[Exercise] Your task is to print all of the data word for word.

[Source data]
§

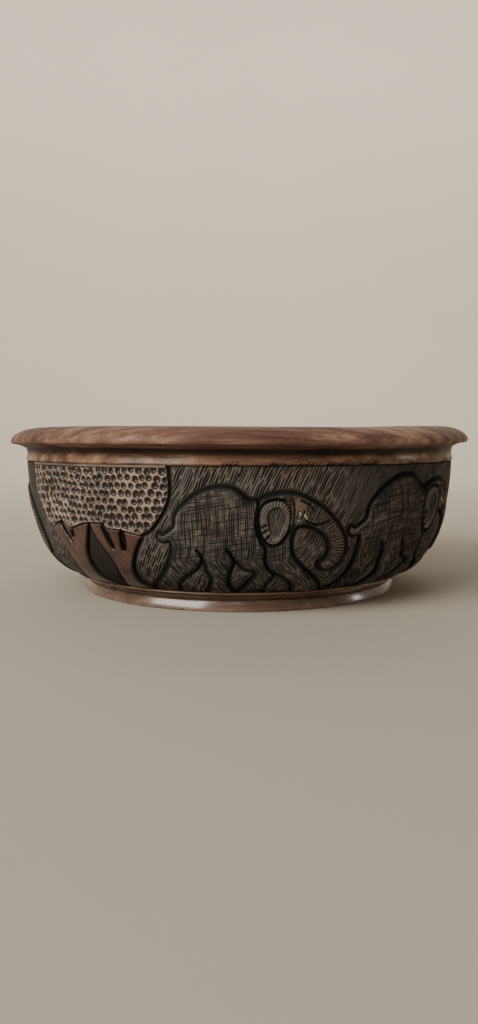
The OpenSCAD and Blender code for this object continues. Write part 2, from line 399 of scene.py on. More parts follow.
foot_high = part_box("foot_ring")[1]
LIP_Z = foot_high.z / MM
LIP_R = foot_high.x / MM
LIP_REACH = 6.6
FOOT_R = LIP_R - LIP_REACH
FOOT_WIDTH = 10
CORE_R = FOOT_R - FOOT_WIDTH
foot_finish = polished_wood(
    "polished brown foot", (0.06, 0.033, 0.023), (0.15, 0.089, 0.063), (0.3, 0.205, 0.152),
    0.28, 0.85, level=0.3)
bead = bend([(FOOT_R + 1.2, 0.5), (FOOT_R + 0.9, 2.3), (FOOT_R + 0.2, 4.2), (FOOT_R - 0.7, 6.1)],
            np.linspace(0, 1, 12))
foot_cove = bend([(FOOT_R - 1.6, 6.5), (FOOT_R - 4.4, 7.2), (FOOT_R - 2.4, LIP_Z - 2.0),
                  (LIP_R - 1.0, LIP_Z - 1.0)], np.linspace(0, 1, 18))
foot_lip = [(LIP_R - 0.1, LIP_Z - 1.2), (LIP_R, LIP_Z - 0.6), (LIP_R - 0.6, LIP_Z + 0.05),
            (LIP_R - 1.4, LIP_Z)]
foot_profile = np.concatenate([
    [(CORE_R, 0), (FOOT_R + 0.5, 0)], bead, foot_cove, foot_lip, [(CORE_R, LIP_Z)]])
turned("foot", eased(foot_profile, 0.3), foot_finish, "brown_wood", "foot_ring")


# ---- The floor and the inside ----------------------------------------------------------------
# The dished floor, recessed underneath, and the smooth inside of the wall. Scraped and oiled rather than
# polished.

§

[In response]
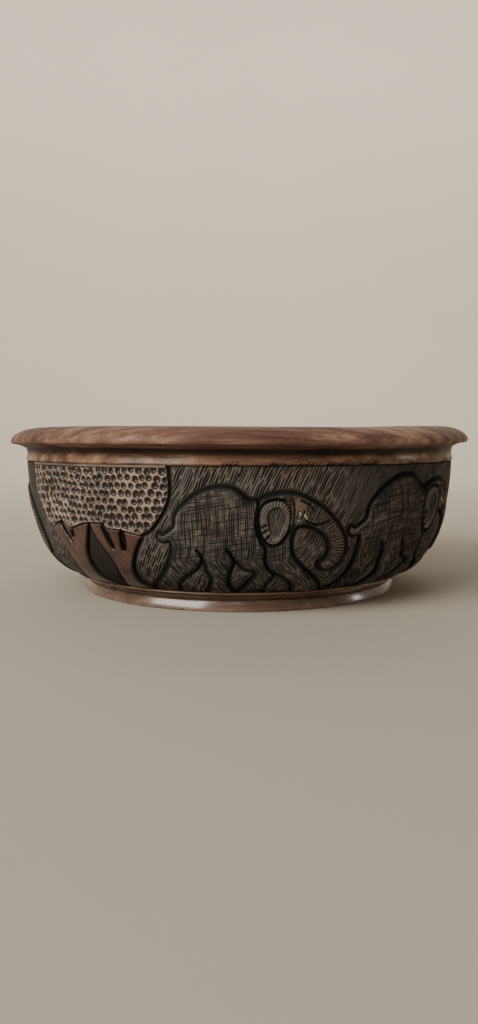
The OpenSCAD and Blender code for this object continues. Write part 2, from line 399 of scene.py on. More parts follow.
foot_high = part_box("foot_ring")[1]
LIP_Z = foot_high.z / MM
LIP_R = foot_high.x / MM
LIP_REACH = 6.6
FOOT_R = LIP_R - LIP_REACH
FOOT_WIDTH = 10
CORE_R = FOOT_R - FOOT_WIDTH
foot_finish = polished_wood(
    "polished brown foot", (0.06, 0.033, 0.023), (0.15, 0.089, 0.063), (0.3, 0.205, 0.152),
    0.28, 0.85, level=0.3)
bead = bend([(FOOT_R + 1.2, 0.5), (FOOT_R + 0.9, 2.3), (FOOT_R + 0.2, 4.2), (FOOT_R - 0.7, 6.1)],
            np.linspace(0, 1, 12))
foot_cove = bend([(FOOT_R - 1.6, 6.5), (FOOT_R - 4.4, 7.2), (FOOT_R - 2.4, LIP_Z - 2.0),
                  (LIP_R - 1.0, LIP_Z - 1.0)], np.linspace(0, 1, 18))
foot_lip = [(LIP_R - 0.1, LIP_Z - 1.2), (LIP_R, LIP_Z - 0.6), (LIP_R - 0.6, LIP_Z + 0.05),
            (LIP_R - 1.4, LIP_Z)]
foot_profile = np.concatenate([
    [(CORE_R, 0), (FOOT_R + 0.5, 0)], bead, foot_cove, foot_lip, [(CORE_R, LIP_Z)]])
turned("foot", eased(foot_profile, 0.3), foot_finish, "brown_wood", "foot_ring")


# ---- The floor and the inside ----------------------------------------------------------------
# The dished floor, recessed underneath, and the smooth inside of the wall. Scraped and oiled rather than
# polished.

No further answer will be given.